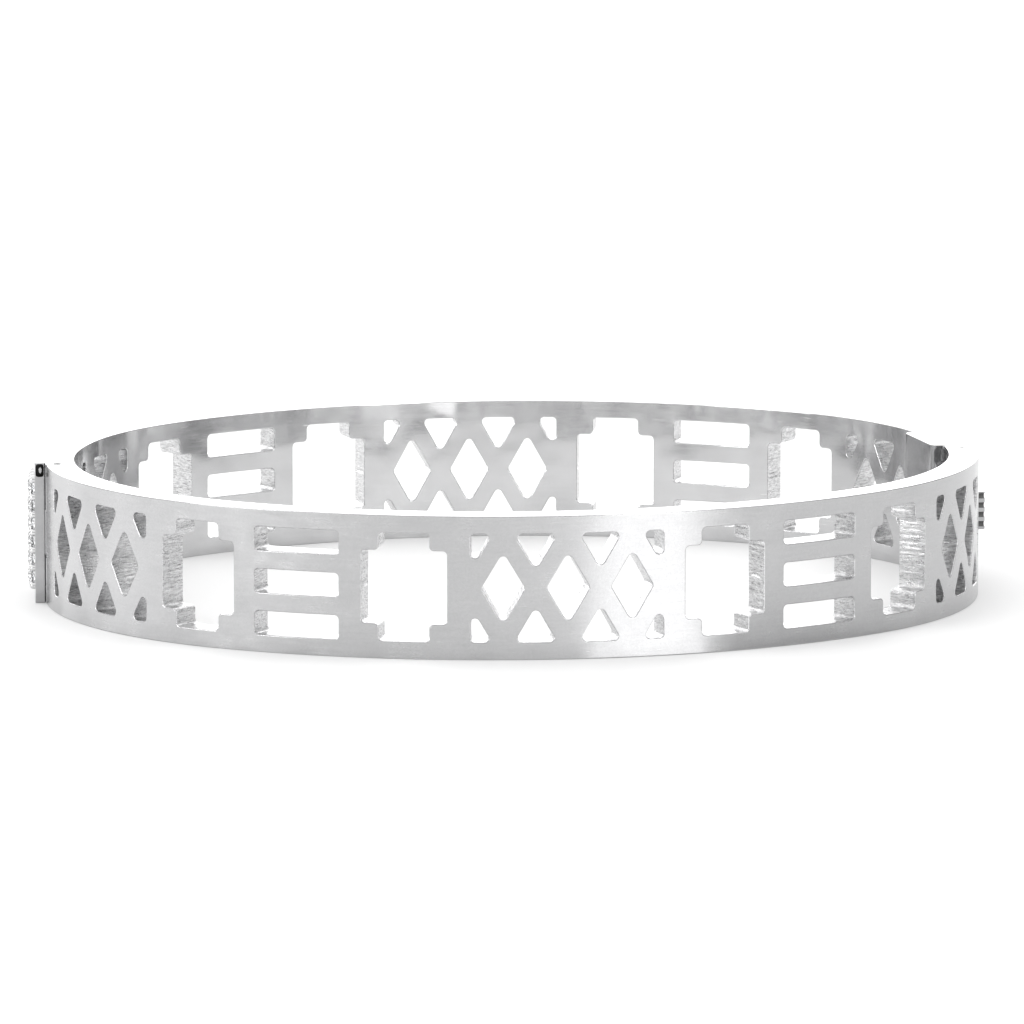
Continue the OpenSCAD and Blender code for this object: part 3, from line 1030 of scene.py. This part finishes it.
def steel(name, look):
    # one recipe for every steel finish: clouds in colour and roughness, grain, slow waves and hairlines
    material, tree, shader = newMaterial(name)
    shader["Metallic"].default_value = 1.0
    clouds = useGroup(tree, mottle, look["clouds"], *look["rough"])
    lines = useGroup(tree, grain, look["lines"], look["breaks"])
    slow = useGroup(tree, waves, look["waves"], look["waveHigh"])
    marks = useGroup(tree, hairlines, look["markLines"], look["markBreaks"], look["marks"])["Mask"]
    specks = useGroup(tree, sand, look["grains"], look["grainHigh"])
    tint = times(tree, clouds["Mask"], 1 - look["streaks"] - look["speckle"])
    tint = plus(tree, tint, times(tree, rampNode(tree, lines["Mask"]), look["streaks"]))
    tint = plus(tree, tint, times(tree, specks["Mask"], look["speckle"]), clamp=True)
    colour = mixColour(tree, tint, look["dark"], look["light"])
    feed(tree, shader["Base Color"], mixColour(tree, marks, colour, look["mark"]))
    rough = plus(tree, clouds["Value"], times(tree, lines["Height"], look["roughGrain"]))
    feed(tree, shader["Roughness"], plus(tree, rough, times(tree, marks, look["markRough"]), clamp=True))
    height = plus(tree, times(tree, lines["Height"], look["bump"]), slow["Height"])
    height = plus(tree, height, specks["Height"])
    height = mathNode(tree, "SUBTRACT", height, times(tree, marks, look["markDeep"]))
    bump = tree.nodes.new("ShaderNodeBump")
    feedAll(tree, bump.inputs, {"Strength": 1.0, "Distance": mm, "Height": height})
    feed(tree, shader["Normal"], bump.outputs[0])
    return material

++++

[EXERCISE] Repeat every line of the data, exactly and in full.

[TASK OUTPUT]
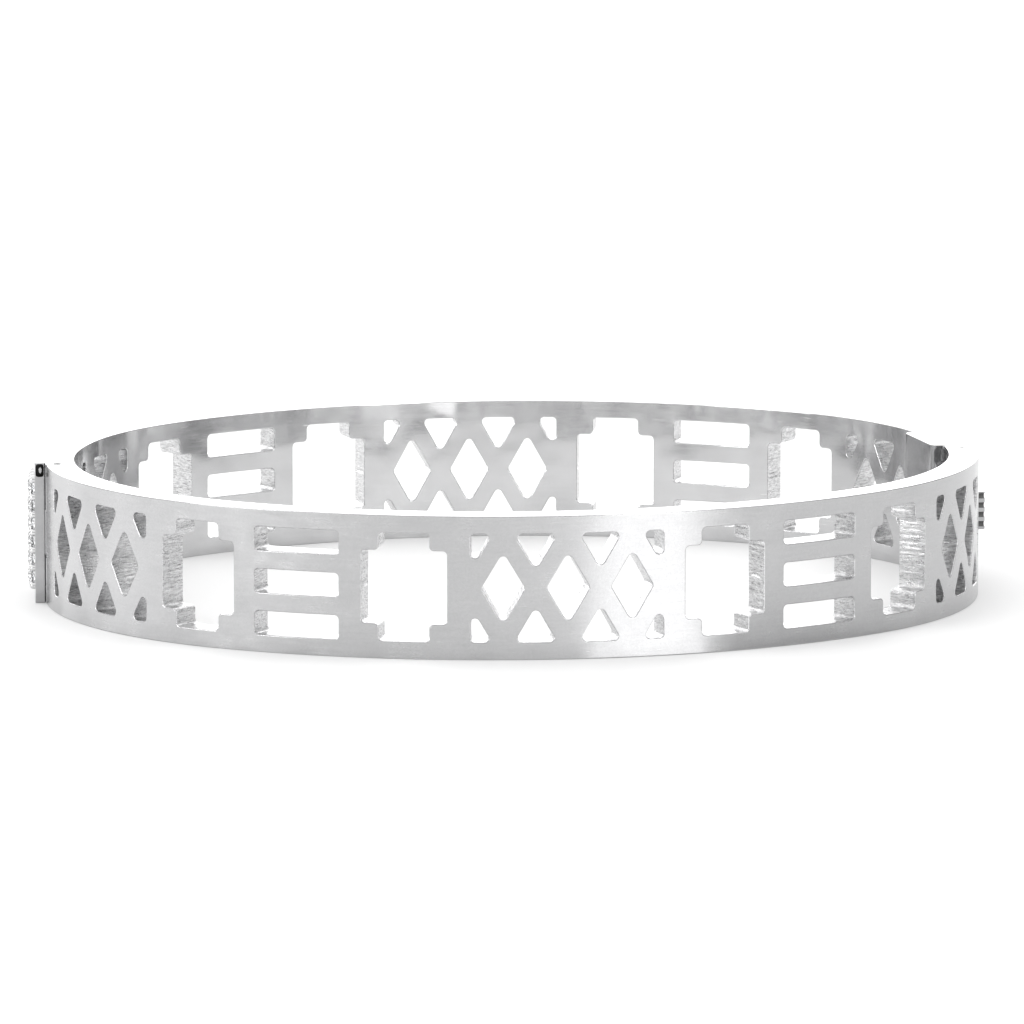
Continue the OpenSCAD and Blender code for this object: part 3, from line 1030 of scene.py. This part finishes it.
def steel(name, look):
    # one recipe for every steel finish: clouds in colour and roughness, grain, slow waves and hairlines
    material, tree, shader = newMaterial(name)
    shader["Metallic"].default_value = 1.0
    clouds = useGroup(tree, mottle, look["clouds"], *look["rough"])
    lines = useGroup(tree, grain, look["lines"], look["breaks"])
    slow = useGroup(tree, waves, look["waves"], look["waveHigh"])
    marks = useGroup(tree, hairlines, look["markLines"], look["markBreaks"], look["marks"])["Mask"]
    specks = useGroup(tree, sand, look["grains"], look["grainHigh"])
    tint = times(tree, clouds["Mask"], 1 - look["streaks"] - look["speckle"])
    tint = plus(tree, tint, times(tree, rampNode(tree, lines["Mask"]), look["streaks"]))
    tint = plus(tree, tint, times(tree, specks["Mask"], look["speckle"]), clamp=True)
    colour = mixColour(tree, tint, look["dark"], look["light"])
    feed(tree, shader["Base Color"], mixColour(tree, marks, colour, look["mark"]))
    rough = plus(tree, clouds["Value"], times(tree, lines["Height"], look["roughGrain"]))
    feed(tree, shader["Roughness"], plus(tree, rough, times(tree, marks, look["markRough"]), clamp=True))
    height = plus(tree, times(tree, lines["Height"], look["bump"]), slow["Height"])
    height = plus(tree, height, specks["Height"])
    height = mathNode(tree, "SUBTRACT", height, times(tree, marks, look["markDeep"]))
    bump = tree.nodes.new("ShaderNodeBump")
    feedAll(tree, bump.inputs, {"Strength": 1.0, "Distance": mm, "Height": height})
    feed(tree, shader["Normal"], bump.outputs[0])
    return material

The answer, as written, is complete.